E-Commerce Icon Sets and UI Elements for Online Stores

E-commerce icon work has been about 30% of my client load for the last two years and it has specific requirements that generic UI icon design doesn’t fully address. Collecting resources here.

E-commerce specific icon categories you need coverage for:

Transaction and payment: cart, checkout, payment methods (card, wallet, bank), order confirmation, receipt. The trust signal function of these icons matters - clients in this space often have strong opinions about the “professionalism” of these icons because they’re present at the highest-anxiety moments in the user journey.

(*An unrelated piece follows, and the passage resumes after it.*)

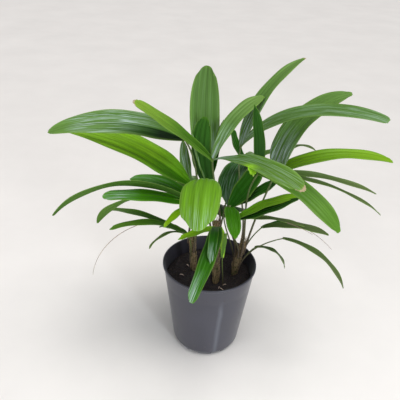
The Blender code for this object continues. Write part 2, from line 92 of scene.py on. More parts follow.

Shipping and fulfillment: package, box, delivery vehicle, tracking, return, warehouse. These need to communicate clearly even on mobile notification sized treatments.

Product and inventory: labels, tags, size, color swatch, wishlist, comparison, filter. Fine detail icons that hold at small sizes.

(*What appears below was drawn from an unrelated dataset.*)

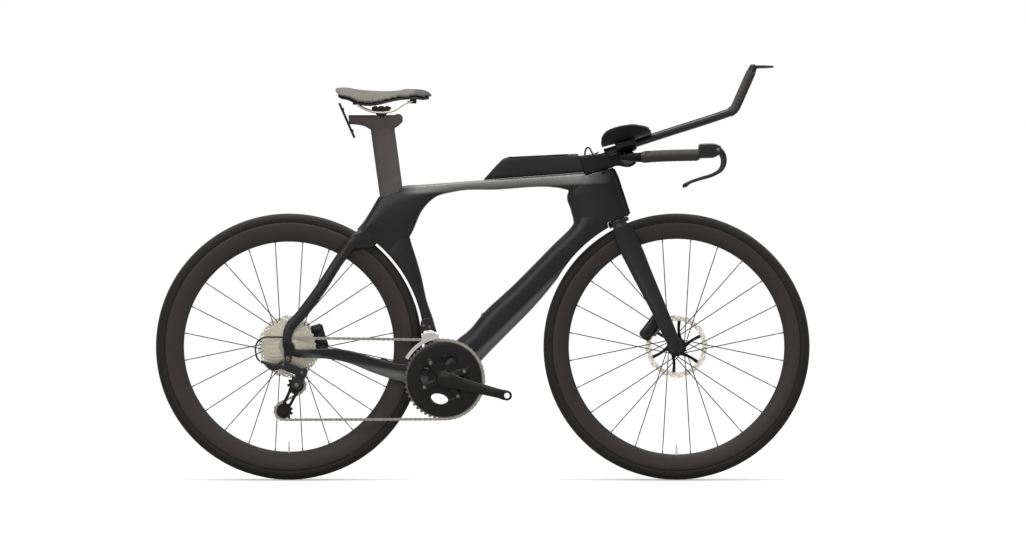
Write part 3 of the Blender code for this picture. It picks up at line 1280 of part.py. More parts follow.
def build_arm_rests():
    tilt = radians(CUP_ANGLE)
    along = Vector((cos(tilt), 0, sin(tilt)))
    above = Vector((-sin(tilt), 0, cos(tilt)))
    bridge_half = EXTENSION_SPACING / 2
    low = 19 + GAP
    bridge = make_object("arm_rest_bridge", block(at_bar(-19, low, -bridge_half),
                                                  at_bar(19, low + 8, bridge_half)), "black_alloy")
    mid_run = (0 - EXTENSION_START[0]) / cos(radians(EXTENSION_ANGLE))
    run = (extension_line(1) - extension_line(0)).normalized()
    arms, bores = [], []
    for sign in (1, -1):
        y = EXTENSION_SPACING / 2 * sign
        pad_y = PAD_SPACING / 2 * sign
        foot = at_bar(*CUP_START, pad_y)
        arms.append(cylinder(EXTENSION_RADIUS + 5, -22, 22, extension_line(mid_run, y), run, 12))
        middle = foot + along * 60 - above * (7 + GAP)
        middle.y = (y + pad_y + 14 * sign) / 2
        arms.append(slab(middle, along * 27, SIDE * abs(pad_y + 14 * sign - y) / 2, above * 7))
        bores.append(cylinder(EXTENSION_RADIUS + GAP + 0.2, -100, 100, extension_line(mid_run, y), run, 16))
    join(bridge, *arms)
    cut(bridge, *bores)
    for side, sign in (("left", 1), ("right", -1)):
        foot = at_bar(*CUP_START, PAD_SPACING / 2 * sign)
        for name, low, high, material in (
                ("arm_cup_", 0, CUP_THICKNESS, "black_plastic"),
                ("arm_pad_", CUP_THICKNESS + PAD_GAP, CUP_THICKNESS + PAD_THICKNESS, "pad_foam")):
            rings = []
            steps = 6
            for k in range(steps + 1):
                reach = CUP_LENGTH * k / steps
                rings.append([foot + along * reach + SIDE * y + above * z
                              for y, z in cup_section(reach, low, high)])
            make_object(name + side, layered(rings), material)
        y = EXTENSION_SPACING / 2 * sign
        end = extension_line(3, y)
        back = extension_line(-14, y)
        start = at_steer(-31, HEAD_LENGTH + 52.8) + SIDE * 9 * sign
        climb = [start + Vector((x, y * sign, z)) for x, y, z in
                 ((0, 0, 0), (1.2, 2.2, 9.2), (4.3, 8.1, 15.9), (8.6, 16.2, 18.4), (12.9, 24.4, 15.9),
                  (17.3, 32.8, 7.2))]
        fall = [back + Vector((x, y * sign, z)) for x, y, z in ((-12.6, -3.2, -1), (0, 0, 0))]
        cable("shift_hose_" + side, climb + fall + [end], CABLE_DIAMETER, "cable_housing", 1)


def build_cockpit():
    build_stem()
    build_base_bar()
    build_brakes()
    build_extensions()
    build_arm_rests()


# Seat

def build_seatpost():
    head_top = POST_HEAD_TOP
    stations = [
        (post_head(-84.5, 0), post_head(-82, -23), 0, 9), (post_head(-45, 0), post_head(-43, -29), 0, 10),
        (post_head(-26, 0), post_head(-26, -38), 0, 11), (post_head(30, 0), post_head(30, -36), 0, 11),
        (post_head(52, -1), post_head(50, -22), 0, 9), (post_head(55, -6), post_head(54, -18), 0, 7),
    ]
    post = make_object("seatpost", post_section(-POST_INSERTION, head_top - 22), "carbon_black")
    join(post, beam(stations, 12, 3.4))
    cut(post, cylinder(CRADLE_RADIUS + GAP, -40, 40, CRADLE_AXIS))
    # rear mounting plate on two lugs of the head
    plate_obj = make_object("rear_mount_plate", slab(post_head(-84.5 - 3.5, -14), REAR_PLATE_ALONG * 49,
                                                     SIDE * 20, REAR_PLATE_ALONG.cross(SIDE) * 3),
                            "black_alloy")
    lugs = beam(grown(stations[:2], GAP), 12, 3.4)
    cut(plate_obj, lugs)


def post_head(x, z):
    # from the middle of the cradle groove, forward, and up from the head's top face
    return Vector((CRADLE_AXIS.x + x, 0.0, CRADLE_AXIS.z - CRADLE_DROP + z))


def rail_path():
    half = RAIL_SPACING / 2
    z = RAIL_RISE
    points = [(-68, 28, half + 8), (-57, 16, half + 5), (-43, z, half), (40, z, half), (56, 19, half - 4),
              (68, 24, half - 10), (80, 26, 6), (83, 26.5, 0)]
    return [CRADLE_AXIS + Vector((x, y, dz)) for x, dz, y in points]


def saddle_station(x):
    # half width, top and lower edge of the saddle at a distance from the cradle's axis
    table = SADDLE_STATIONS
    for before, after in zip(table, table[1:]):
        if before[0] <= x <= after[0]:
            t = (x - before[0]) / (after[0] - before[0])
            return [a + (b - a) * t for a, b in zip(before[1:], after[1:])]
    return list(table[-1][1:])


def saddle_layer(low, high, inset, reach_in, count=3):
    rings = []
    for x, _, _, _ in SADDLE_STATIONS:
        first, last = SADDLE_STATIONS[0][0], SADDLE_STATIONS[-1][0]
        x = min(max(x, first + reach_in), last - reach_in)
        half, top, edge = saddle_station(x)
        half -= inset
        top_row, low_row = [], []
        for k in range(2 * count + 1):
            v = k / count - 1
            skin = top - (top - edge - SADDLE_SKIRT) * abs(v) ** 2.4
            thin = 1 - 0.45 * v * v
            top_row.append(Vector((CRADLE_AXIS.x + x, half * v, CRADLE_AXIS.z + skin - high * thin)))
            low_row.append(Vector((CRADLE_AXIS.x + x, half * v, CRADLE_AXIS.z + skin - low * thin)))
        rings.append(low_row + top_row[::-1])
    return layered(rings)


def build_saddle():
    rails = rail_path()
    loop = rails + [Vector((p.x, -p.y, p.z)) for p in rails[-2::-1]]
    make_object("saddle_rails", sweep(loop, (RAIL_RADIUS, RAIL_RADIUS), 6), "steel")
    pad = SADDLE_PAD_THICKNESS
    make_object("saddle_pad", saddle_layer(pad, 0, 0, 0), "saddle_cover")
    gap = 3 * GAP
    shell = make_object("saddle_shell", saddle_layer(pad + gap + SADDLE_SHELL_THICKNESS, pad + gap, 3, 8),
                        "black_plastic")
    # the shell's three sockets take the rails' two ends and their bend at the nose
    fit = RAIL_RADIUS + RAIL_FIT
    sockets = [block(CRADLE_AXIS + Vector((73, -11, 21)), CRADLE_AXIS + Vector((90, 11, 43)))]
    for sign in (1, -1):
        middle = rails[0].y * sign
        sockets.append(block(CRADLE_AXIS + Vector((-73, middle - 7, 18)),
                             CRADLE_AXIS + Vector((-61, middle + 7, 38))))
    join(shell, *sockets)
    ends = [loop[0] + (loop[0] - loop[1]).normalized() * RAIL_FIT,
            loop[-1] + (loop[-1] - loop[-2]).normalized() * RAIL_FIT]
    cut(shell, sweep(ends[:1] + loop[1:-1] + ends[1:], (fit, fit), 6))


def build_rail_clamp():
    axis = CRADLE_AXIS
    half = Vector((CRADLE_LENGTH / 2, CRADLE_WIDTH / 2, 0))
    clamp = make_object("rail_clamp", block(axis - half + Vector((0, 0, 1.5)),
                                            axis + half + Vector((0, 0, 12.5))), "black_alloy", axis)
    join(clamp, cylinder(CRADLE_RADIUS, -POST_WIDTH / 2, POST_WIDTH / 2, axis, segments=24))
    cut(clamp, block(axis + Vector((-30, -40, 12.5)), axis + Vector((30, 40, 40))))
    for sign in (1, -1):
        bore = axis + SIDE * RAIL_SPACING / 2 * sign + Vector((0, 0, RAIL_RISE))
        cut(clamp, cylinder(RAIL_RADIUS + GAP, -60, 60, bore, Vector((1, 0, 0)), 10))


for old in list(bpy.data.objects):
    bpy.data.objects.remove(old)
build_frame()
build_frame_fittings()
build_storage_box()
build_wheels()
build_drivetrain()
build_fork()
build_calipers()
build_cockpit()
build_seatpost()
build_rail_clamp()
build_saddle()
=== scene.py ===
# Looks of a time trial bike: smooth shells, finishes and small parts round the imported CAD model.
# +X is forward, +Y is the rider's left, +Z is up. Sizes and places are written in millimetres
# and turned into metres when a mesh is made.

from math import asin, atan2, cos, copysign, hypot, pi, radians, sin

import bmesh
import bpy
import numpy as np
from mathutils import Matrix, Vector
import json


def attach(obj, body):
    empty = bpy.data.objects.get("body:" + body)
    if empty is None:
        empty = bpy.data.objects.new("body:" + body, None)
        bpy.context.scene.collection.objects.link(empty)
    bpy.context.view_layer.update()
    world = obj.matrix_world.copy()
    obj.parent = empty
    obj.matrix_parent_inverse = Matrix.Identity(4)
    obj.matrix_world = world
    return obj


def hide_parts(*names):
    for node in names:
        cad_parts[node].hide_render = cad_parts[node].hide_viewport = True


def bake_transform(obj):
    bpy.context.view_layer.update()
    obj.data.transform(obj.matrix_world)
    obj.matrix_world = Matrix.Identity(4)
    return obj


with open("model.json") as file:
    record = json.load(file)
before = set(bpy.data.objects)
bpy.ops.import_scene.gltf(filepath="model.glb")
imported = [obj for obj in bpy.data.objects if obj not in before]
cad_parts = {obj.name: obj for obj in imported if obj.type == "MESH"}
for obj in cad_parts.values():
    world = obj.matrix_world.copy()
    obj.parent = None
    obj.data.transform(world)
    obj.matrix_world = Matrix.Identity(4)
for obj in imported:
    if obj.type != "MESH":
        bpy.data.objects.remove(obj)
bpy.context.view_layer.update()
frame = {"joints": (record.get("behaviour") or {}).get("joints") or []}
scene = bpy.context.scene
mm = 0.001
lengthways = Vector((1.0, 0.0, 0.0))
sideways = Vector((0.0, 1.0, 0.0))
upward = Vector((0.0, 0.0, 1.0))
unstretched = Vector((1.0, 1.0, 1.0))
sides = (("left", 1), ("right", -1))
joints = {row["name"]: row for row in frame["joints"]}


def jointPlace(name):
    return Vector(joints[name]["pos_m"]) / mm


def jointAxis(name):
    return Vector(joints[name]["axis"]).normalized()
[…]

User account and review: ratings stars, review speech bubble, verified, favorites.

Free resources worth knowing:

Heroicons - open source, MIT license, clean style. Limited catalog but high quality.

Lucide - Feather fork with broader coverage. Good for contemporary minimal e-commerce aesthetics.

Tabler Icons - large library, consistent style, free and open source. The most comprehensive free set I’ve found for e-commerce coverage.

For paid work requiring premium polish: Icon Buddy and Streamline both have e-commerce categories with broad state coverage.

The production note: always deliver icon sets in both 20px and 24px base size versions. E-commerce platforms have specific size requirements and the grid alignment differs between them.

Tabler Icons is the correct answer for free e-commerce coverage. The catalog is extensive enough that you can usually find a starting point for most e-commerce concepts, which accelerates production significantly compared to starting from scratch.

The trust signal function of transaction icons is real and clients feel it even when they can’t articulate it. I’ve had clients reject technically solid icon designs in cart and checkout flows because the icon “didn’t feel secure.” The visual language of financial trust has established conventions that are hard to violate without friction.

@CrispestHaze88 20px vs 24px delivery note is practical and often missed. The major e-commerce platforms have settled on different base grids. Delivering both and documenting which context each is for prevents integration errors that come back as revision requests.

For the rating stars category specifically: star icon design has surprisingly strong established conventions. Deviating significantly from what users expect (five-point star, fill-left-to-right for rating) creates confusion. The place for icon design expression is not in the stars.

Wishlist / favorites heart icon is one where the filled vs outline state communication needs to be immediately intuitive. I’ve seen it fail in testing when the active state wasn’t distinct enough from inactive. High contrast fill state, light or outline inactive state - that contrast is the whole interaction.